Yes, you cry again, but where’s the Jewish bit? That comes when Taylor Greene alleges that the biggest financial backer of the heat ray is the Rothschild family, which immediately qualifies her as a rampant anti-semite because for a century and more the name Rothschild has been routinely used by extremists and haters to advance the idea that Jews are conspiring to rule the world through dark money.

Democrats are already exploring ways to have Taylor Greene removed from office and even similarly unhinged Republican colleagues have been stunned into silence because in a world which in the past five years has shown that there’s almost nothing that can disqualify you from high office, anti-semitic tropes remain a bridge too far. 

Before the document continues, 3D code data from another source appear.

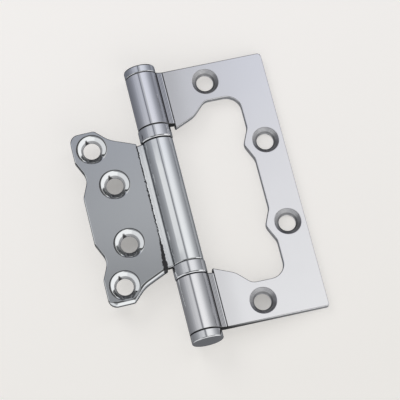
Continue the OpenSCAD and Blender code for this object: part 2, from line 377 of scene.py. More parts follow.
def build_leaf(name, sheet, chains, tabs, holes, countersink, edge_radius, soot_and_shade_from, raw_from):
    """Leaf from the plate's edge chains, the (low, high) heights of its knuckles and its holes (x, z).

    The loop runs with the material on its left: knuckle, chain, knuckle, chain. edge_radius gives the
    radius on the front edge for the outward direction in (s, z). The last two arguments are the angles in
    degrees round the edge where the soot and painted shade under a knuckle and the rawness of the plate's
    edge begin."""
    steps = tab_steps()
    count = len(steps)
    loop, on_tab, tab_starts = [], [], []
    for (low, high), chain in zip(tabs, chains):
        tab_starts.append(len(loop))
        loop += [Vector((s, high)) for s in steps]
        loop += [Vector((s, low)) for s in reversed(steps)]
        loop += chain[1:-1]
        on_tab += [True] * (2 * count) + [False] * (len(chain) - 2)
    mitres = [inward(loop, i) for i in range(len(loop))]
    outs = [-m.normalized() for m in mitres]
    sections = [
        edge_section(KNUCKLE_EDGE if tab else edge_radius(out), BACK_EDGE)
        for out, tab in zip(outs, on_tab)
    ]
    rows = []
    for k in range(len(sections[0])):
        row = []
        for point, mitre, out, section, tab in zip(loop, mitres, outs, sections, on_tab):
            inset, n, angle = section[k]
            place = point + mitre * inset
            normal = (out.x * math.sin(angle), out.y * math.sin(angle), -math.cos(angle))
            start = raw_from
            # On a knuckle the edge goes black past a rawness of 1: soot together with painted shade in the
            # joints
            if tab:
                start = TOP_SOOT_AND_SHADE_FROM if out.y > 0 else soot_and_shade_from
            turned = math.degrees(angle)
            raw = smooth(start, start + RAW_SPREAD, turned) * (SOOT_AND_SHADE if tab else 1.0)
            raw *= 1 - smooth(*RAW_FADE, turned)
            row.append((sheet.add(place.x, place.y, n, normal, raw), place.x, place.y))
        rows.append(row)
    for row_a, row_b in zip(rows, rows[1:]):
        sheet.strip([v[0] for v in row_b], [v[0] for v in row_a])

    hole_rows = [build_hole(sheet, x, z, countersink) for x, z in holes]
    for facing, row, n in ((-1, rows[0], -SHEET / 2), (1, rows[-1], SHEET / 2)):
        plate_loop = []
        for k, first in enumerate(tab_starts):
            top = row[first:first + count]
            bottom = row[first + count:first + 2 * count][::-1]
            plate_loop += knuckle_face(sheet, top, bottom, n, facing)
            end = tab_starts[k + 1] if k + 1 < len(tab_starts) else len(row)
            plate_loop += row[first + 2 * count:end]
        rims = [hole[0 if facing < 0 else 1] for hole in hole_rows]
        fill(sheet, [plate_loop] + rims, facing)
    return sheet.mesh(name)


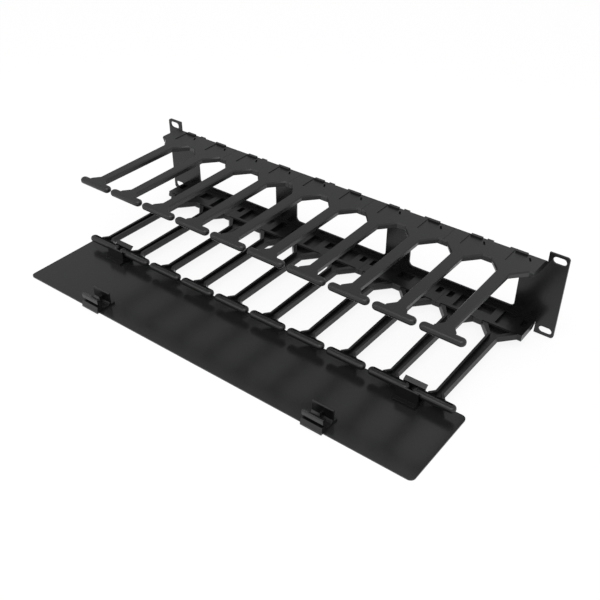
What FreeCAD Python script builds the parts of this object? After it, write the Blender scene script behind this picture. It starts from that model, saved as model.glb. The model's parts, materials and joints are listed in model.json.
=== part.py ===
"""Horizontal cable manager, 2 rack units high, with a hinged snap-on cover.

Frame: X runs to the right along the rack, Y towards the rear, Z up.  The origin is the centre
of the four rack slots, on the front face of the mounting ears, so the back plate fills
Y 0 to 2 and the fingers reach forward to about Y -151.  All sizes are in millimetres.

A folded steel back plate carries two rows of five moulded finger modules.  The lower row is
the same moulding as the upper row, turned half a turn about Y.  The cover swings on the
lower tee bars: two of its four clips hold those bars, the other two snap on the upper ones.
"""
import FreeCAD, Part
import math
import os

import Sketcher
from FreeCAD import Placement, Rotation, Vector

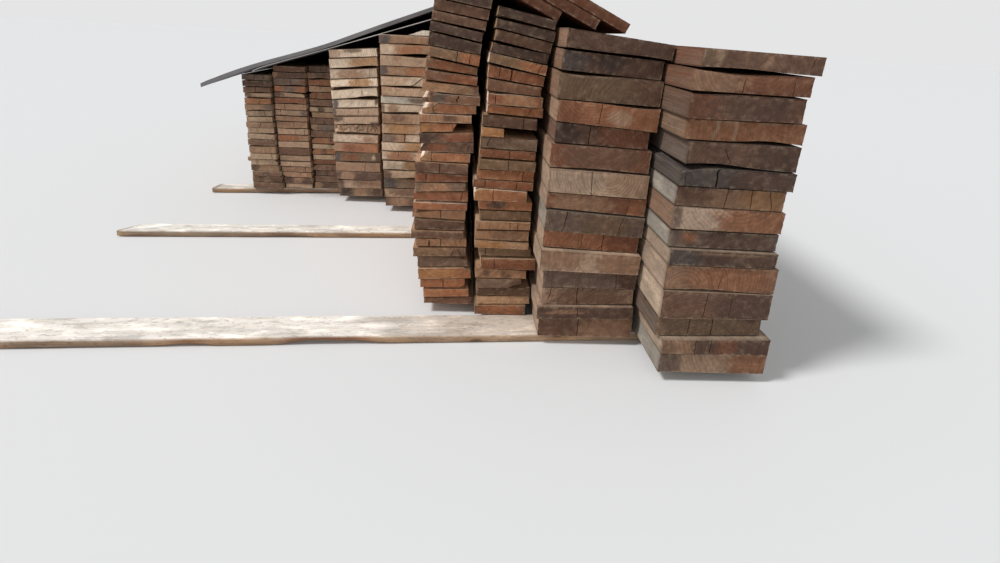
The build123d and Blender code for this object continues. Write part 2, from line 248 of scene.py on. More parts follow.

Except that they don’t. Or at least, some of them don’t. Because it’s still perfectly acceptable to replace the name Rothschild with George Soros and get away with it. Soros is a fabulously wealthy Jewish financier and philanthropist who the alt-right in the US, the UK and Ireland routinely blame on financing everything that they despise. They claim he has variously financed the anti-Brexit movement, Antifa and Black Lives Matter. It is claimed that Soros financed the Charlottesville Nazi rally and the Pittsburgh synagogue massacre as false flag operations to discredit the right. Donald Trump accused Soros of financing the Mexico ‘migrant caravan’ as a means of destabilising the US. Nigel Farage described Soros as being “in many ways the biggest danger to the entire western world”. Jacob Rees Mogg said Soros was “the Remoaner funder-in-chief”. Tory MPs who were found to have posted Soros tropes online were required to undergo training sessions on recognising Jew-hate but kept their jobs.

It’s a simple statement of fact to say that if any of these people had used the name Rothschild instead of Soros their feet wouldn’t have touched the ground. Which begs the question, how come the Soros trope is acceptable and the Rothschild one isn’t? How come Jewish dark money conspiracy theories are a no-go area in politics, except when the alleged dark money is coming from George Soros. And how come the most notorious ‘anti-semite’ in the UK is Jeremy Corbyn, a guy who has never uttered an anti-Jewish word or posted an anti-semitic trope in his life?